Davide Santon, ex difensore di Inter e Roma, ha parlato della sua decisione di lasciare il calcio giocato nel corso di un'intervista concessa a Tuttosport. Queste le parole dell'ex giallorosso.
Intervista a Santon sulla Roma
Mourinho?
«Partiamo dalla fine: ultimo anno di contratto alla Roma, che ingaggia Mourinho. Io stavo bene, ma iniziavo a sentire i tanti infortuni del passato. Ricevetti la lettera in cui mi comunicavano di essere fuori rosa. Parlai con Mou, che venne anche a vedermi e sono convinto avrebbe voluto reintegrarmi. Io però non potevo più garantire un tot di partite, ero sempre a rischio infortunio, avevo paura a spingere, non mi divertivo più. Dopo una stagione così, perdi le motivazioni e il tuo corpo ti dice basta. Nell’ultimo anno, oltre al problema al ginocchio destro, ho avuto guai anche a quello sinistro. Faticavo per tutto».
Intervista a Santon sull'Inter
Cosa ricorda dell’esordio con l’Inter?
«Nei primi mesi andavo sempre in tribuna e al massimo giocavo in Under 19. Una volta venni schierato terzino sinistro, io non lo avevo mai fatto. “C’è bisogno lì”: in realtà il capitano, titolare del ruolo, finì in panchina: erano arrivati “ordini dall’alto”. Mourinho non era convinto di Maxwell e pensava a me in quel ruolo. Prima di Natale mi venne detto che avrei giocato contro il Cagliari, ma restai in panchina.

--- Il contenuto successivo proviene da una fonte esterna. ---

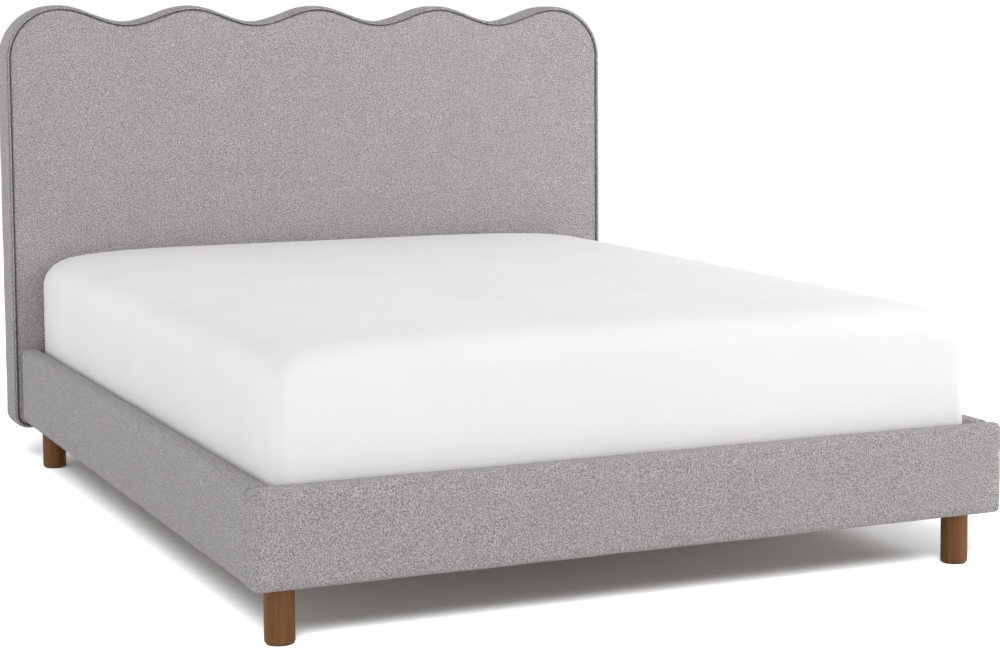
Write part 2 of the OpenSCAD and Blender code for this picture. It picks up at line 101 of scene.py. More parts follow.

Chiamai il mio procuratore per dirgli di andare via: volevo giocare, fare esperienza e il Palermo, in A, mi garantiva addirittura la titolarità. Stavo per accettare, ma ecco la Coppa Italia: senza dirmi niente, scopro di essere nell’undici di partenza. Da lì non sono più uscito sino al termine della stagione».Cosa provò dopo aver neutralizzato CR7?
«Lo avevo studiato, conoscevo i suoi movimenti, ero tranquillo, consapevole dei miei mezzi. Altro che paura, prima della gara ero eccitato, non vedevo l’ora di scendere in campo. Con la paura fai figure di m..., con l’autostima arrivi lontano. Quella partita mi lanciò nel mondo del calcio».
Santon sugli infortuni
Il suo primo infortunio fu con l’Under 21.
«Quello resta il mio rimpianto più grande. A 18 anni sei molto ingenuo, senza esperienza. Se quella situazione fosse avvenuta più tardi, avrei detto: “Non ce la faccio, esco”. Invece allora non fu così. Subii l’intervento di un avversario, sentii “crack”. All’intervallo il mister e gli altri volevano che continuassi e così fu. Da una cosa minima, è diventata enorme. Se mi fossi fermato sarebbe andata diversamente. Il passato è il passato, bisogna accettarlo. Mi spiace pure non aver mai segnato in A. Da giovane segnavo tantissimo, poi boh. Passava il tempo, la rete non arrivava mai, divenne quasi un’ossessione. Col Newcastle invece ho fatto un gol, ma non da terzino, da ala destra».Se si fosse nuovamente infortunato, avrebbe rischiato le protesi?
«Sì, io ho le ginocchia distrutte. Probabilmente quando avrò cinquant’anni potrei doverle metterle comunque, ma se avessi continuato a giocare il pericolo si sarebbe potuto manifestare nell’immediato. Io per il calcio ho dato tutto, ho sacrificato davvero il mio corpo. Tra muscoli e ossa sono tutto ammaccato».